The Third Reich of Dreams is a book that tells a compelling and revealing story about the hidden side of WWII. It portrays how the German subconscious mind was invaded by totalitarian fear as the Nazi’s plans reached fever pitch during the 1930′s. The grooming of Hitler and his evil cadre, the rise to power of the Nazi State, and the mobilization of the country for Total War, were all carried out with cold-blooded determination and ruthless precision by human beings whose very souls had been violated and whose minds were controlled.
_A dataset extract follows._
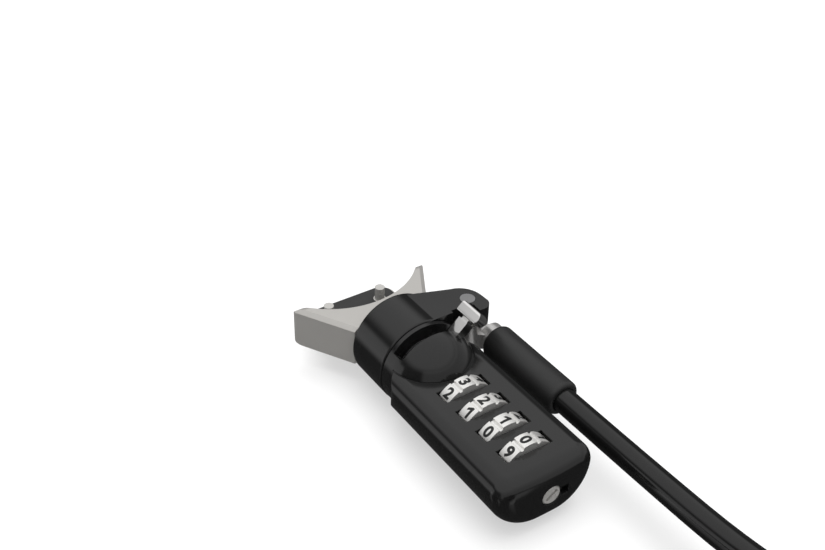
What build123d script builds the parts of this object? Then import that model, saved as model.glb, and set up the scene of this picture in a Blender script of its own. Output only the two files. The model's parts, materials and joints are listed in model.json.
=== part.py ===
from build123d import *
from math import cos, pi, radians, sin, tan
import os

# A four-dial combination lock for a laptop's security slot, with its steel cable and the
# adapter that gives the laptop a slot. Sizes are in millimetres.
# The model is drawn about the barrel's axis: X runs along the barrel from the laptop (-X)
# to the tail (+X), Y points to the side that carries the cable, Z is up, and x = 0 is the
# first dial window. At the end every piece moves to the lock's own origin, which is on the
# floor under the middle of the lock without its free cable.

# Collar, barrel and flat body
COLLAR_R = 9.0
COLLAR_X = (-22.0, -12.1)
BARREL_R = 8.9
BARREL_X = -11.85
DOME_X = -9.5
FACE_Z = 3.4
SEAM_R = 0.14
BASE_Z = -7.95
BODY_HALF_Y = 10.35
UPPER_R = 2.9
LOWER_R = 8.4
TAIL_R = 3.2
FACE_CORNER_R = 3.0
TAIL_BOW = 0.6
BODY_X = (-9.4, 26.5)
COVER_T = 0.85
COVER_HALF_Y = 6.9
COVER_X = (-2.0, 23.0)
SCREW_Y = 3.6
SCREW_SEAT_Z = BASE_Z + 0.75
SPINE_Y = (-1.5, -0.7)

# Dials, their windows and the bolt that they turn on
DIALS = 4
DIAL_PITCH = 5.8
WINDOW_LENGTH = 3.2
WINDOW_Y = (-5.1, 4.7)
WINDOW_DEPTH = 0.65
DIAL_Z = -0.95
DIAL_R = 5.85
DIAL_NOTCH_DEPTH = 0.45
DIAL_WIDTH = 2.8
DIAL_DIGITS = 10
DIAL_GAP = 0.25
RING_R = 3.2
BOLT_R = 1.5
RUNNING_GAP = 0.06
BOLT_X = (-4.0, 22.5)
BOLT_PIN_Z = -2.35
BOLT_PIN_R = 0.75

# Turning bar: spindle, lever and the T-shaped head that goes through the slot
SPINDLE_R = 3.5
SPINDLE_END_X = -6.3
NECK_R = 1.2
HEAD_X = (-26.0, -24.6)
HEAD_LENGTH = 6.6
HEAD_WIDTH = 2.6
LEVER_REST_DEG = 47.5
STEM_X = (-10.9, -8.4)
STEM_HALF = 1.1
GRIP_X = (-12.4, -6.7)
GRIP_RADII = (11.6, 14.1)
LEVER_TURN_DEG = 90.0
LEVER_SLOT_X = (-11.0, -8.3)
LEVER_SLOT_HALF = 1.4

# Barrel core, which holds the turning bar and carries the collar
CORE_R = 6.0
CORE_X = (-21.8, -6.2)
FLANGE_R = 7.4
FLANGE_T = 1.1
GUIDE_PIN_R = 0.8
GUIDE_PIN_Y = 2.6
CORE_PIN_X = -7.2
PIN_R = 0.6

# Screw in the tail that changes the code
RESET_Y = 0.3
RESET_Z = -2.0
RESET_R = 1.95
RESET_SHANK_R = 1.1
CAM_X = (23.4, 24.15)

# Slot adapter: a bracket that grips the laptop's corner
SECURITY_SLOT = (7.0, 3.0)
SLOT_WALL = 2.0
ADAPTER_X = (-34.6, -22.35)
ADAPTER_Z = (-4.3, 4.1)
ADAPTER_HALF_Y = (8.3, 15.4)
LAPTOP_CORNER_R = 17.2
LAPTOP_APEX_X = -27.6
BLADE_X = (-40.0, -30.0)
BLADE_HALF_Y = 10.0
BLADE_T = 1.1
PAD_T = 0.4
MOUNT_X = -36.0
MOUNT_SPACING = 12.0
MOUNT_HOLE_R = 1.3
STUD_R = 1.0

# Ear, pivot rivet, cable eye and sleeve
EAR_Z = (4.3, 8.6)
PIVOT = (-14.3, 11.8)
RIVET_R = 1.475
EYE_R = 3.2
EYE_HALF_Z = 3.95
WASHER_R = 2.9
CABLE_Y = 15.7
CABLE_R = 2.4
SHANK_R = 2.75
SHANK_X = (-11.6, -3.6)
WIRE_R = 1.4
SLEEVE_R = 3.5
SLEEVE_X = (-9.6, 10.7)
SOCKET_DEPTH = 2.2

# Free cable, measured from the sleeve's mouth: a straight run, a neat coil of the stored
# length in four layers, a short tail on the floor and a crimped loop
FLOOR_Z = -COLLAR_R
CABLE_ROUTE = [(-SOCKET_DEPTH, 0, 0), (22.0, 0, 0.1), (46.0, 0, 0.9), (66.0, 0, 6.4)]
COIL_X = 79.3
COIL_RADII = (19.4, 32.0)
COIL_LAYERS = 4
TAIL_RUN = (26.0, 8.0)
CRIMP_LENGTH = 12.0
CRIMP_WALL = 0.8
LEG_Y = 2.45
LOOP_HALF = 12.5
LOOP_LENGTH = 46.0
LOOP_RADII = [10, 14, 12, 12, 14, 10]


# Small helpers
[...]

Beradt collected hundreds of dreams during 1933 through 1939, referring to them as “diaries of the night,” providing a view into the inner world of fear and confusion people were feeling as their personal integrity disintegrated and their lives fell apart. The dreams she selected for the book are drawn from the lives of ordinary people who found themselves confronting the mental terror of The Third Reich during the early years of the Nazi regime. These dreams show that this was a war on the human spirit. It was secretly about capturing inner ground and blowing apart the national psyche, destroying all the ground gained over centuries of psycho-spiritual development, doing away with a whole generation of artists, writers, and scientists, and burying the work of these creative people underneath the rubble and ruin of Total War.
(Source)
One of my pet peeves in this world that is on the brink of destruction is the high cost of paying for some magazine articles that may hold clues about about to prevent the culture from going off a cliff. This is one you currently have to pay for:
Bulkeley, Kelly. Dreaming in a totalitarian society: A reading of Charlotte Beradt’s The Third Reich of Dreams. Dreaming: Journal of the Association for the Study of Dreams. Vol 4(2) 115-125, Jun 1994.
(Bulkeley is one of the premier researchers and writers about dreams, politics and culture.)